Протокол окончания следствия был подписан, но на следующий день меня опять привели в тот же кабинет. Здесь располагалась та же компания, только на месте вчерашнего прокурора сидел другой человек, тоже в прокурорской форме.

Начальник отдела сказал, что вызвал меня снова подписать протокол, так как во вчерашний вкралась мелкая формальная ошибка. Ну что же, раз так, я вновь подписал, хотя, может быть, в этой процедуре крылся какой-нибудь подвох. В сущности, что это меняло? Я знал, что режим бесправия сильнее меня, что присутствие прокурора, неприменение «физического воздействия», относительно вежливый тон следователя — это лишь нюансы, не меняющие сущность режима.

Через несколько дней меня перевели из «одиночки» в общую камеру, где сидели люди с законченным следствием, а оттуда перевезли в «Кресты». Здесь нам надлежало ждать решения нашей судьбы Особым Совещанием.

Народу поступило вместе со мной много. При распределении по камерам в «Крестах» я обратил внимание на нескольких подростков. Все они оказались сыновьями секретарей райкомов и других партийных деятелей, посаженных по «ленинградскому делу».

Развели по камерам. Со мной оказалось несколько человек и среди них один юноша — сын секретаря райкома, и молодой музыкант, сын бывшего царского офицера, в прошлом эмигранта, вернувшегося на родину после Второй мировой войны вместе с семьей. Сталинская метла вновь и вновь проходилась по всем — и по «красным», и по «белым», и по «розовым»!

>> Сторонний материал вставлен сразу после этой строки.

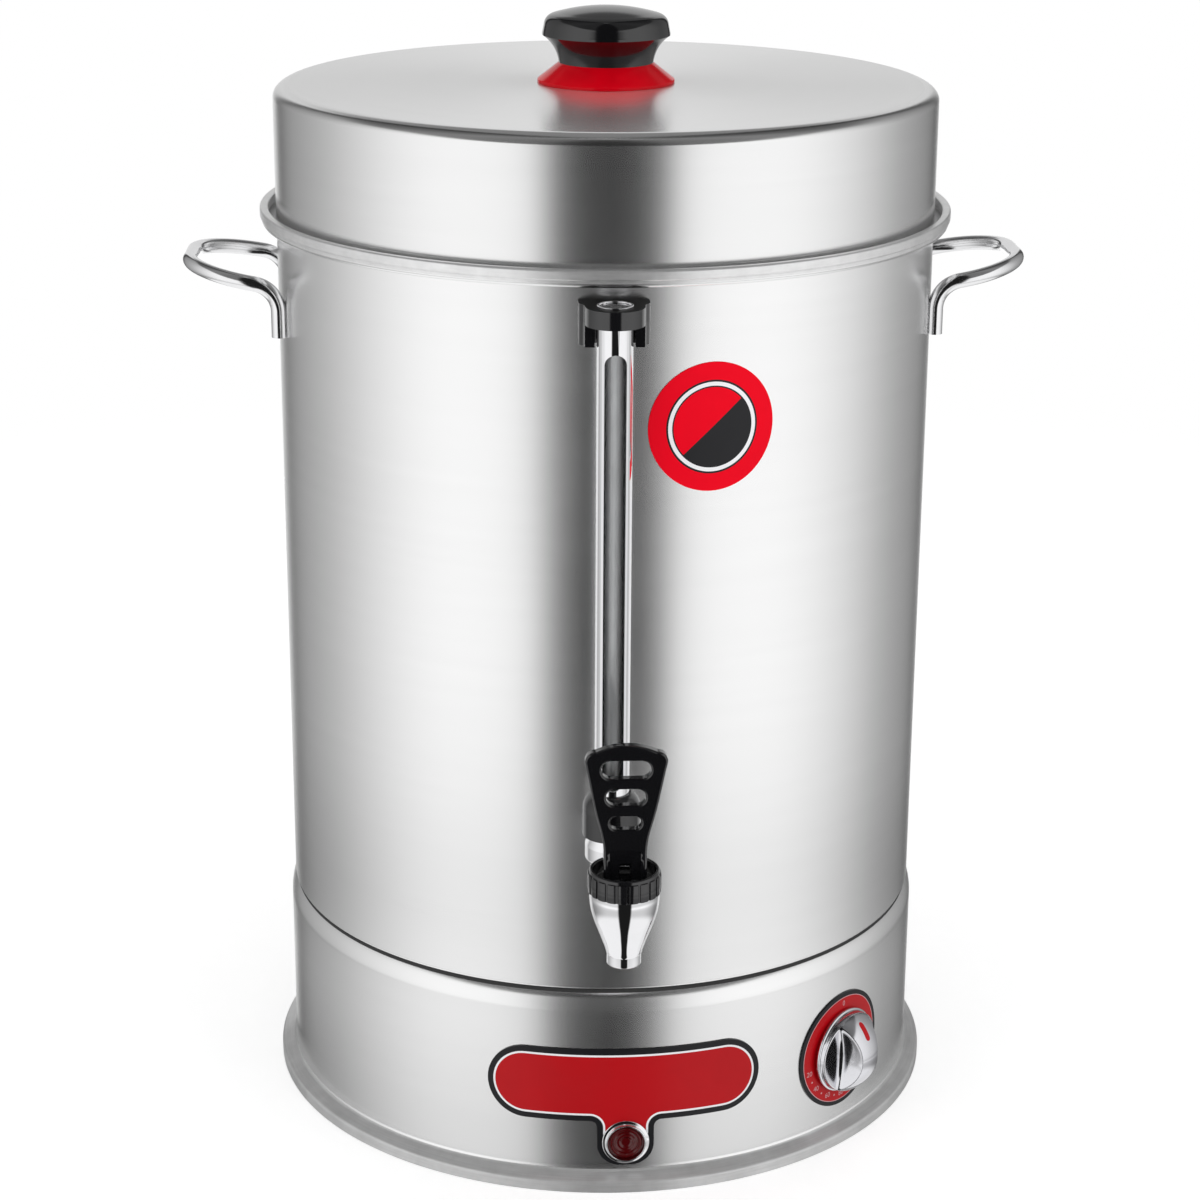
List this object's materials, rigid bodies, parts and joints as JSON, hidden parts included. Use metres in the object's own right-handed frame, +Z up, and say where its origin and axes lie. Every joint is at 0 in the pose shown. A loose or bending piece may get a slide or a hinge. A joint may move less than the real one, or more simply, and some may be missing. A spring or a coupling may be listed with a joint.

В «Крестах» мы ожили после мрачной следственной тюрьмы при «Большом доме». Козырьков («намордников») на

 

- 389 -

окнах тут не было, перед окнами в тюремном дворе росли деревья. Майская зелень и весенний, солнечный свет радовали заключенных.

Вдруг однажды дежурный вызвал меня к следователю. Мое недоумение быстро рассеялось: незнакомый следователь, ждавший меня в пустой маленькой камере, сказал, что ведет следствие по делу Косинского Иосифа Алексеевича, и задал один только вопрос: показывал ли мне когда-нибудь он свои стихи? Я даже не знал, что Юзик пишет стихи. На мой вопрос, были ли стихи, о которых идет речь, предосудительными, следователь ответил, что не были. Таким образом я узнал об аресте Юзика.

Во второй половине мая меня и еще нескольких товарищей по камере вызвали для того, чтобы объявить нам постановление Особого Совещания. Я был приговорен к ссылке на пять лет в Казахстан «как социально опасный элемент». Постановление было датировано 28 апреля 1951 года — то есть было вынесено еще до окончания «следствия»!